В общем, вы меня поняли. Происшедшее несколько вывело меня из равновесия, восстановить которое мне так и не удалось. Не то чтобы все покатилось под гору после того дня, но дела определенно приняли другой оборот. На обратном пути из леса к машине я неудачно шлепнулся на задницу, сильно ушибив копчик. Оставшиеся полмили Джо тащил меня на закорках — унизительно, конечно, но тогда мне было наплевать. Когда мы добрались до машины, Джо находился в болезненно возбужденном состоянии, которое Энн приписала физическому перенапряжению. Она отказалась от предложения перекусить, и я высадил их возле ее машины, оставленной неподалеку от хижины. Она тепло обняла меня на прощание, отчего у меня ненадолго утихла боль в копчике.

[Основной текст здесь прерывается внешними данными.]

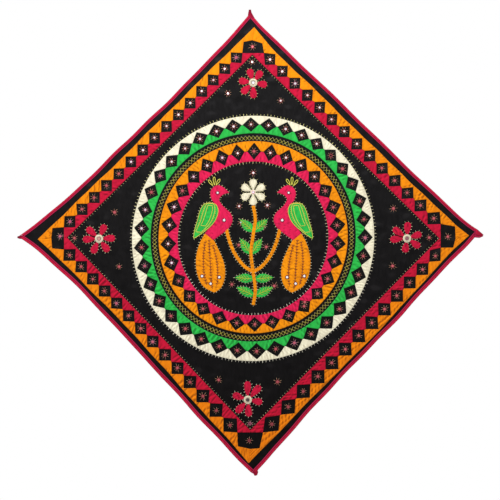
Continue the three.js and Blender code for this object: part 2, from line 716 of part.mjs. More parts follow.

Я приготовил себе огромную сковородку рубленой солонины и, пока ел, внимательно разглядывал медвежий зуб, длиннее моего указательного пальца, и вспоминал, как Марша быстро понюхала череп, коротко лизнула, зарычала, а потом уставилась в зеленые заросли, включив защитный механизм замещения объекта. Потом я вздремнул и увидел во сне потрясающие образы обнаженного тела Энн, которое, к сожалению, постепенно превратилось в путаницу стеблей и листьев неких не существующих в природе растений. Я проснулся в сумерках, скрипя зубами, и обнаружил, что сломал премоляр. О черт, подумал я, ну ладно, по крайней мере, мне не больно, поскольку корневой канал уже запломбирован, а следовательно, нерв там мертвый.
Незадолго до наступления темноты приехал Дик Рэтбоун вместе с жутко раздраженным инспектором по охране дичи, расследовавшим преступление. Два телеметрических ошейника — один с черного медведя, другой с обыкновенного волка — были прослежены до мусорного бака на туристической стоянке возле Макмилана, к востоку от Сени. По какой-то причине, оставшейся необъясненной, инспектор считал, что в деле замешан Джо, хотя со времени несчастного случая Джо питал особое отвращение к огнестрельному оружию, находя громкие резкие звуки невыносимыми. По словам инспектора, в настоящее время двум биологам приходилось заниматься напряженными поисками в районе водосбора, поскольку теперь установить местонахождение животных не представлялось возможным. По всей видимости, кто-то снял ошейники с животных, а потом избавился от них. Я спросил инспектора, становившегося слишком наглым и беспардонным на мой вкус, не находит ли он несколько странным, что два животных на расстоянии пятнадцати миль друг от друга (он сам назвал такую цифру) одновременно лишились ошейников. Он сказал: «Не учите меня моей работе», и я попросил его немедленно удалиться, предварительно спросив имя его начальника, оказавшегося тем самым кретином, который приказал снести лачугу Джо. Это предположительно и являлось мотивом Джо. Я вспомнил, что в прежние времена мне доводилось встречаться с несколькими очень симпатичными инспекторами по охране дичи, но новое поколение исполнено сознания собственной значимости, словно они — ФБР мира природы.
Сон об Энн и всей этой флоре, проросшей из ее тела, всплыл у меня в памяти, несмотря на владевшее мной раздражение. Я пролистал ботанический справочник и решил, что белена (Hyoscyamus niger) больше всего напоминает растение, в которое превратились гениталии Энн в моем сне. Пожалуй, ведьмина трава соответствовала образу одинокой девушки, которая, несмотря на весь свой здравый рассудок, сходила с ума из-за безнадежного состояния своего любовника. Какую бы тоску ни нагоняли подобные мысли, я погрузился в еще большее уныние, когда задел кончиком языка сломанный зуб, и задался вопросом, что значит в плане психики, когда ты скрипишь зубами так сильно, что они крошатся.
Я где-то читал, что сознание обладает природой хищного зверя, и чем глубже и сложнее оно становится, тем большим количеством уровней сознания вам приходится управлять. Бесспорно удручающая мысль. С юношеских лет я часто и не без удовольствия думал, что живу внутри некоего серого яйца своего собственного изготовления, которое я самолично тщательно и избирательно обустроил на свой вкус, а теперь оно дало трещину. Пугающий вопрос, конечно: неужели она будет расширяться и дальше?